Let's break down the script piece by piece:

  1. Shebang and Comments:

    #!/bin/bash
    
    # Script to distribute files from a large folder into subfolders
    

    This is the standard shebang line, telling the system to execute the script with bash. We also have a comment explaining what the script does.

  2. Specify the Number of Batches:

    NUM_BATCHES=$1 # Get the number of batches from the first command-line argument
    
    # Check if the number of batches is provided
    if [ -z "$NUM_BATCHES" ]; then
      echo "Usage: $0 <number_of_batches>"
      exit 1
    fi
    

    Here, we're getting the number of batches from the first command-line argument ($1). We also check if the argument was provided and, if not, print a usage message and exit.

  3. Create the Subfolders:

    for i in $(seq 1 $NUM_BATCHES); do
      FOLDER_NAME="batch_$i" # Create folder names like batch_1, batch_2, etc.
      mkdir -p "$FOLDER_NAME" # Create the folder, -p ensures no errors if the folder already exists
    done
    

    This loop iterates from 1 to the number of batches, creating a folder for each batch. We use mkdir -p to ensure that the folder is created even if parent directories don't exist.

  4. Count the Files:

    NUM_FILES=$(ls -l | grep -v ^d | wc -l) # Count files (excluding directories)
    

    This line uses a combination of commands to count the number of files in the current directory. ls -l lists the files in long format, grep -v ^d filters out directories, and wc -l counts the lines (which corresponds to the number of files).

  5. Calculate Files per Subfolder:

    FILES_PER_BATCH=$((NUM_FILES / NUM_BATCHES)) # Integer division
    

    We divide the total number of files by the number of batches to determine how many files should go into each subfolder. Note that this is integer division, so any remainder will be discarded. We'll handle the remaining files later.

  6. Distribute the Files:

    CURRENT_BATCH=1
    FILE_COUNT=0
    
    for FILE in *; do # Loop through each file in the current directory
      if [ -f "$FILE" ]; then # Check if it's a file (not a directory)
        FOLDER_NAME="batch_$CURRENT_BATCH"
        mv "$FILE" "$FOLDER_NAME/" # Move the file to the current batch folder
        FILE_COUNT=$((FILE_COUNT + 1))
    
        # Check if the current batch is full
        if [ $FILE_COUNT -ge $FILES_PER_BATCH ]; then
          CURRENT_BATCH=$((CURRENT_BATCH + 1)) # Move to the next batch
          FILE_COUNT=0 # Reset the file count for the new batch
    
          # If we've reached the last batch, stop incrementing the batch number
          if [ $CURRENT_BATCH -gt $NUM_BATCHES ]; then
            CURRENT_BATCH=$NUM_BATCHES
          fi
        fi
      fi
    done
    

    This is the core of the script. We loop through each item in the current directory, check if it's a file, and if so, move it to the current batch folder. We keep track of the number of files in each batch and move to the next batch when a batch is full. The last if statement ensures that if we have more files than can be evenly distributed, the remaining files are placed in the last batch.

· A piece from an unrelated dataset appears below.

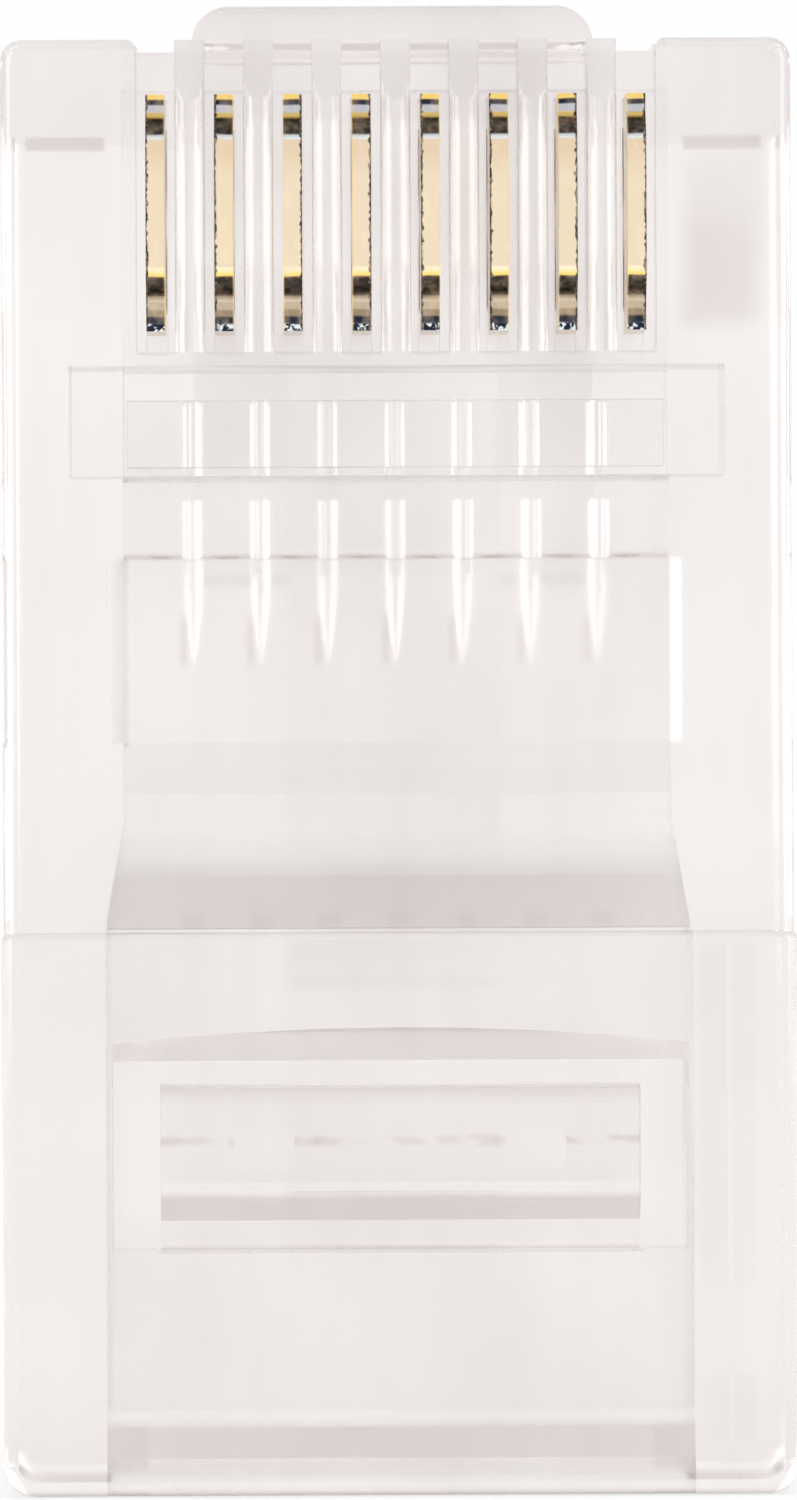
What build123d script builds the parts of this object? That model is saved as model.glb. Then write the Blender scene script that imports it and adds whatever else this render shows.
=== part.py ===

  7. Final Message and Exit:

    echo "Files distributed into $NUM_BATCHES subfolders."
    
    exit 0
    

    We print a confirmation message and exit with a success code (0).

Using the Script

To use this script, save it to a file (e.g., distribute_files.sh), make it executable (chmod +x distribute_files.sh), and then run it from the command line, providing the number of batches as an argument:

./distribute_files.sh 5

This will create 5 subfolders named batch_1, batch_2, batch_3, batch_4, and batch_5, and distribute the files in the current directory evenly among them.

Making It Even Better

This script is a great starting point, but there are several ways we could enhance it:

  • Error Handling: We could add more robust error handling, such as checking if the input folder exists and if the user has the necessary permissions.
  • Command-Line Options: We could use getopts to add more command-line options, such as specifying the input folder and the base name for the subfolders.
  • Handling Remainder Files: Instead of always putting the remainder files in the last batch, we could distribute them more evenly across the batches.
  • Progress Indicator: For very large directories, it would be helpful to add a progress indicator to show the user how far the script has progressed.

Conclusion

So, there you have it! A simple yet powerful shell script to distribute files into subfolders. This can be a huge timesaver when dealing with large datasets or preparing files for batch processing. Remember, the key to mastering shell scripting is to break down problems into smaller steps and then tackle each step individually. And don't be afraid to experiment and tweak the script to fit your specific needs. Happy scripting, guys!

Now you're equipped to tackle those massive folders and bring some order to the chaos. Go forth and conquer your file organization challenges!